The Australian Olympic Committee has welcomed new coronavirus testing protocols detailed by organisers of the Tokyo Olympics.

Australia's Olympic hierarchy welcomes stricter coronavirus testing at the Tokyo Games while hoping spectators will attend the sporting showpiece.

Australia's Olympic team chef de mission Ian Chesterman says heightened testing protocols announced by Games organisers overnight will give athletes greater confidence about their safety.

All athletes and support staff must be cleared of coronavirus by two tests within 96 hours of departing for Tokyo.

And athletes and their close contacts will then be tested daily while in Tokyo for the Games to start on July 23.

"We certainly welcome the additional testing," Chesterman told reporters in Melbourne on Thursday.
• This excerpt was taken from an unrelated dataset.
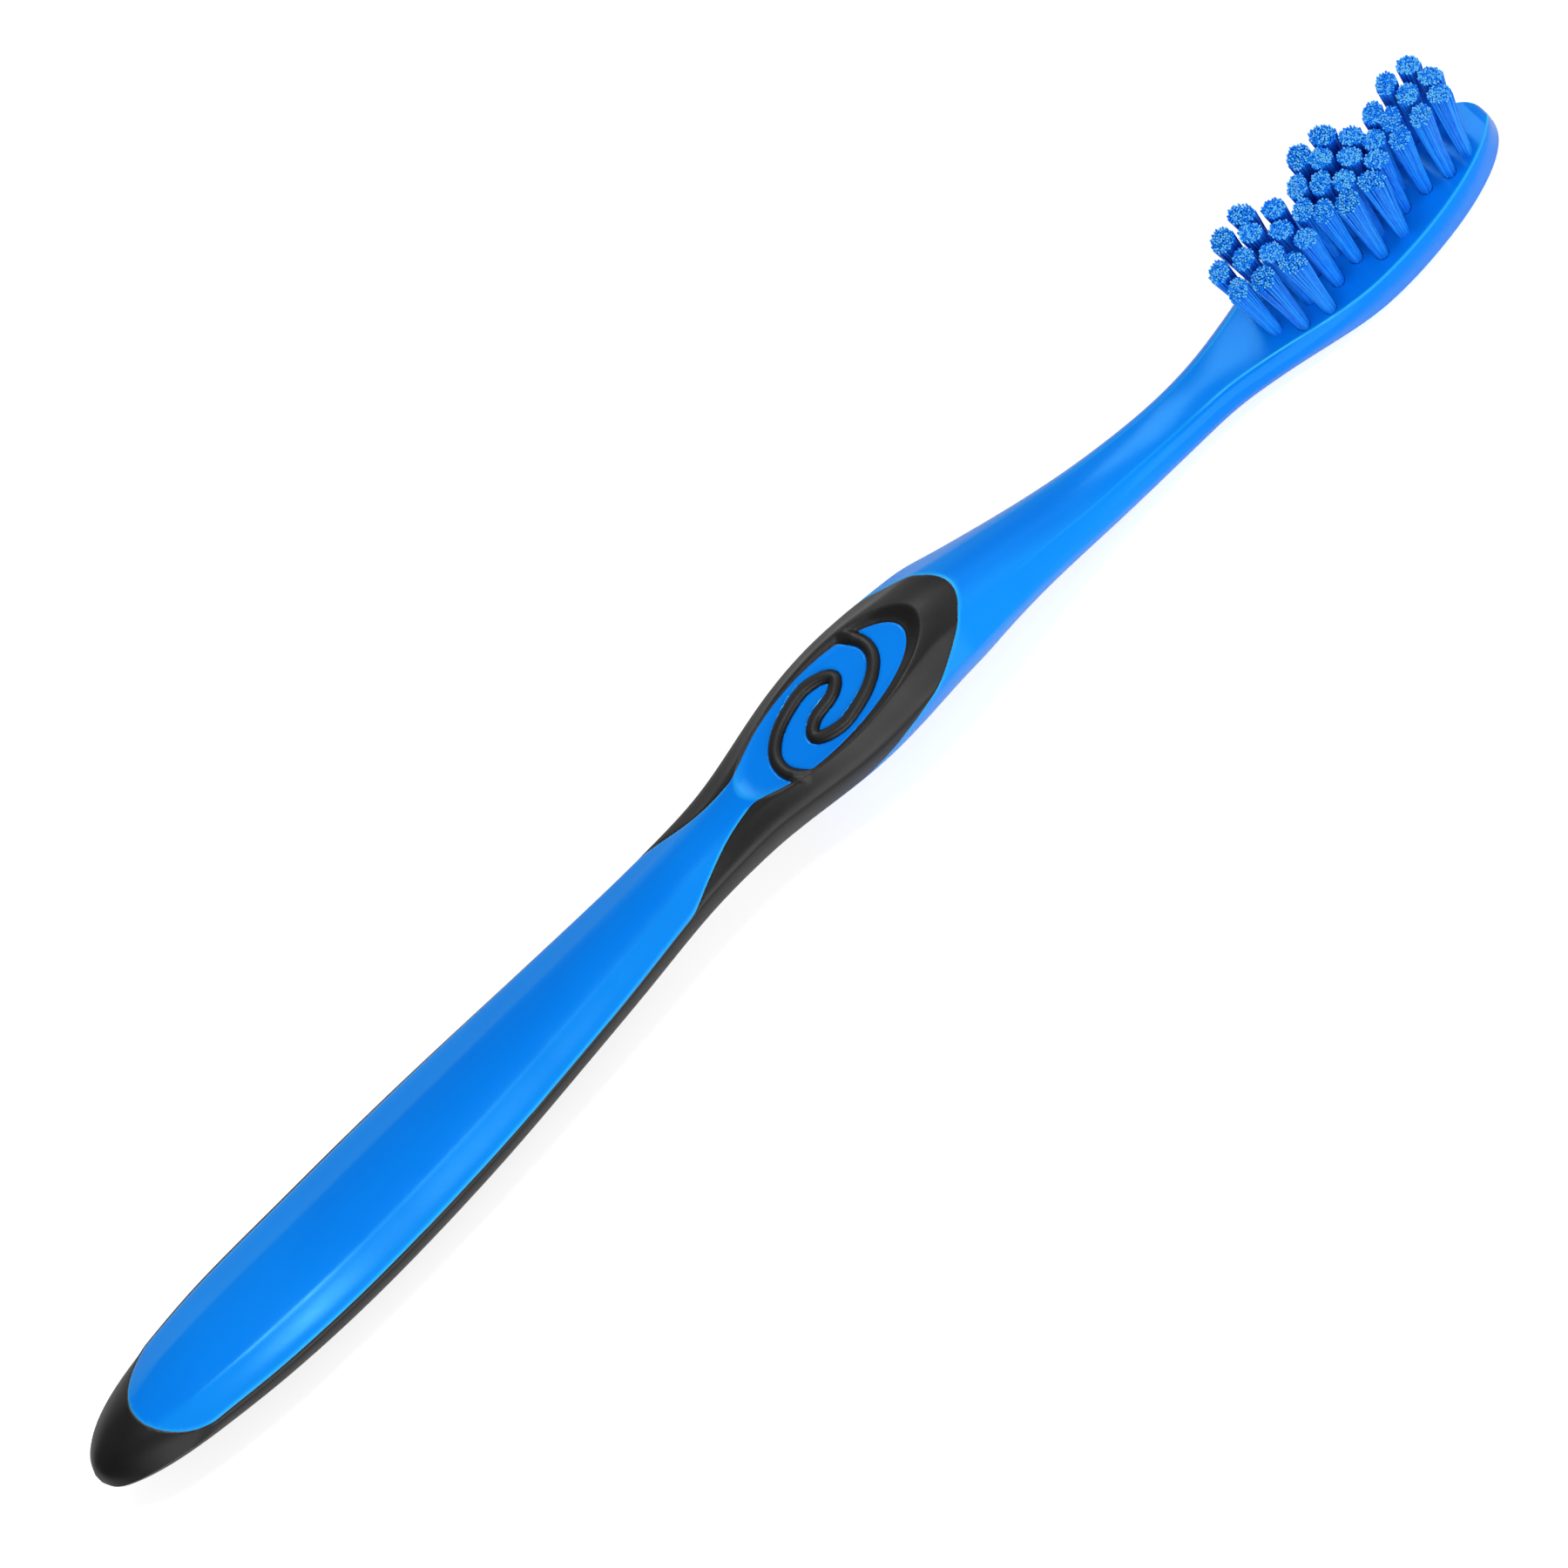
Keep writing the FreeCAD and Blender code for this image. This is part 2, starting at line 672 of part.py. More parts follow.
def tuft(name, place_share, side_share):
    """A tuft with its root in a blind hole, the tool that makes the hole, and the wire anchor in the fold."""
    x = blend(neck_x, tip_x, place_share)
    y = side_share * size("head_width") / 2
    inwards = -math.copysign(size("lean_inwards"), side_share) if side_share else 0
    lean = blend(size("lean_at_neck"), size("lean_at_tip"), place_share)
    reach = (size("bristle_height") + size("overrun")) / size("bristle_height")
    top_level = face_level + size("bristle_height") + size("overrun")
    bundle = doc.addObject("Part::Loft", f"{name}_bundle")
    bundle.Sections = [
        ring(f"{name}_fold", x, y, floor_level, ROOT_RADIUS),
        ring(f"{name}_mouth", x, y, face_level + size("tuft_step"), ROOT_RADIUS),
        ring(f"{name}_top", x + lean * reach, y + inwards * reach, top_level, TOP_RADIUS),
    ]
    bundle.Solid = True
    bundle.Ruled = True
    trimmed = boolean("Common", f"{name}_trimmed", bundle, trim)

    anchor = doc.addObject("Part::Box", f"{name}_anchor")
    anchor.setExpression("Length", "sizes.anchor_length")
    anchor.setExpression("Width", "sizes.anchor_thickness")
    anchor.setExpression("Height", "sizes.anchor_height")
    turn = FreeCAD.Rotation(FreeCAD.Vector(0, 0, 1), ANCHOR_TURN)
    corner = FreeCAD.Vector(-size("anchor_length") / 2, -size("anchor_thickness") / 2, 0)
    middle = FreeCAD.Vector(x, y, floor_level + size("anchor_lift"))
    anchor.Placement = FreeCAD.Placement(middle + turn.multVec(corner), turn)
    threaded = boolean("Cut", name, trimmed, anchor)

    hole = doc.addObject("Part::Cylinder", f"{name}_hole")
    hole.setExpression("Radius", "sizes.tuft_root_width / 2 + sizes.tuft_clearance")
    hole.setExpression("Height", "sizes.hole_depth + sizes.overrun")
    hole.Placement.Base = FreeCAD.Vector(x, y, floor_level)
    return threaded, hole, anchor


tuft_places = []
for number, (place_share, side_share) in enumerate(PAIR_SHARES, 1):
    tuft_places.append((f"tuft_left_{number:02d}", place_share, side_share))
    tuft_places.append((f"tuft_right_{number:02d}", place_share, -side_share))
for number, place_share in enumerate(CENTRE_SHARES, 1):
    tuft_places.append((f"tuft_centre_{number:02d}", place_share, 0))

tufts = []
holes = []
anchors = []
for place in tuft_places:
    bristles, hole, anchor = tuft(*place)
    tufts.append(bristles)
    holes.append(hole)
    anchors.append(anchor)
anchor_group = doc.addObject("Part::Compound", "tuft_anchors")
anchor_group.Links = anchors

# Hard core: what the skin holds of its space, less the ridge's key and the holes with their anchors

core_body = boolean("Common", "core_body", skin, hard_space)
keyed_core = boolean("Cut", "keyed_core", core_body, ridge)
core = boolean("Cut", "handle_core", keyed_core, fused("hole_tools", holes + anchors))

doc.recompute()

# Checks before anything is written

for item in doc.Objects:
    if "Invalid" in item.State or "Error" in item.State:
        raise RuntimeError(f"{item.Name} failed: {item.State}")

FILL_TOLERANCE_SHARE = 0.001
filled = keyed_core.Shape.Volume + grip.Shape.Volume
if abs(filled / ridged_skin.Shape.Volume - 1) > FILL_TOLERANCE_SHARE:
    raise RuntimeError("the core and the grip don't fill the skin between them")

solid_counts = {core: 1, grip: 1, anchor_group: len(anchors), **{item: 1 for item in tufts}}
os.makedirs("parts", exist_ok=True)
for item, count in solid_counts.items():
    shape = item.Shape
    item.Label = item.Name
    if shape.isNull() or not shape.isValid() or len(shape.Solids) != count:
        found = [(round(solid.Volume, 3), solid.BoundBox) for solid in shape.Solids]
        raise RuntimeError(f"{item.Label} should be {count} good solid(s), but holds {found}")
for item in solid_counts:
    item.Shape.exportStep(f"parts/{item.Label}.step")
    print(item.Label, len(item.Shape.Solids), round(item.Shape.Volume, 2))
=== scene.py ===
# %% [markdown]
# # A manual toothbrush, dressed for its picture
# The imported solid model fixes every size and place, and this script never changes them. It builds finer
# surfaces in the same space: a blue hard core, a black rubber grip moulded round it, and tufts of separate
# nylon filaments. All lengths here are in millimetres, and what makes a mesh turns them into metres.

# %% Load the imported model
import math
import bmesh
import bpy
import numpy as np
from mathutils import Matrix, Vector


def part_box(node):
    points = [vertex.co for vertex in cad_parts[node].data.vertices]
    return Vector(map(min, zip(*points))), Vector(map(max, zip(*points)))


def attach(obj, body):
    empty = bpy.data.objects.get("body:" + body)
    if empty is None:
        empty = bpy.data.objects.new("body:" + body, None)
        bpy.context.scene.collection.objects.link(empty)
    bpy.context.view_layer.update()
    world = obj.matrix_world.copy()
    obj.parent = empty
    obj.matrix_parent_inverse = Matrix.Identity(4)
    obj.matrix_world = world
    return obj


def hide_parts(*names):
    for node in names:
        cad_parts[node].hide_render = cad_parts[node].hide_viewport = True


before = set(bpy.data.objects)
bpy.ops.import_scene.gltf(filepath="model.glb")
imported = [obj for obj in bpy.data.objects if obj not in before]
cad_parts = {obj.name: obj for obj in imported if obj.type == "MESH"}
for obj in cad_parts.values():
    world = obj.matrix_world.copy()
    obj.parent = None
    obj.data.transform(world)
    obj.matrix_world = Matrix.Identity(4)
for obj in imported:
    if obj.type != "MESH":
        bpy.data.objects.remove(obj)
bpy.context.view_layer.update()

MM = 0.001


# %% [markdown]
# ## Camera
# The brush lies on its back and is seen from its side, 60 degrees above the table, with a long lens, so
# that its two ends look equally near. The camera is rolled by 45 degrees, which lays the brush along the
# picture's diagonal. Its three axes are written out from those two angles.

# %% Camera
LOOK_AT = Vector((0.12, 0.08, 7.0)) * MM
PICTURE_WIDTH = 152.5 * MM
ELEVATION = math.radians(60)
ROLL = math.radians(45)
LENS, SENSOR = 300, 36
NEAREST, FARTHEST = 0.05, 20


def add_object(name, data):
    """A new object with this data, linked to the scene."""
    item = bpy.data.objects.new(name, data)
    bpy.context.scene.collection.objects.link(item)
    return item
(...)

"We will now have two lots of testing in the last 96 hours before we arrive in Japan, we will be tested on arrival in Japan, and will be tested many times throughout our period of stay.

"It's important we have that extra level of testing.

"That gives our athletes confidence that when we get into the Olympic village, which becomes our bubble, there will be a safe environment."

The new measures were announced by Games organisers who have delayed a decision on spectators until June.

International spectators have been banned but Chesterman hoped Japanese crowds would be permitted.

"I would still be hopeful, and I know everyone wants there to be some fans in the crowds," he said.

"We know there won't be any international fans and there hopefully are Japanese fans.

"But this is a Games in which the athletes say 'just give us our moment on the Olympic field of play'.

"Is it going to be the Games that we all wanted to have with big crowds? Maybe not."

Australia will decide in June whether to enforce its own protocols on top of those detailed by Tokyo's organising committee in so-called playbooks.

Parts of Japan, including Tokyo, were put under a new state of emergency at the weekend, and most Japanese public think the Games, postponed from 2020 because of the pandemic, should be cancelled or delayed again.

But Chesterman said ensuring athletes got "their time in the sun" was paramount to the AOC.

"It is a very different environment to what might happen at a normal Games," he said.

"... These are a Games for these times, they're difficult times.

"But our athletes want their moment on their field of play and we want to create that opportunity for them.

"We really hope that while the athletes may miss out on some of their normal experiences, they still get their moment in the sun which they have worked so hard for for four years, five years and in many cases a lifetime."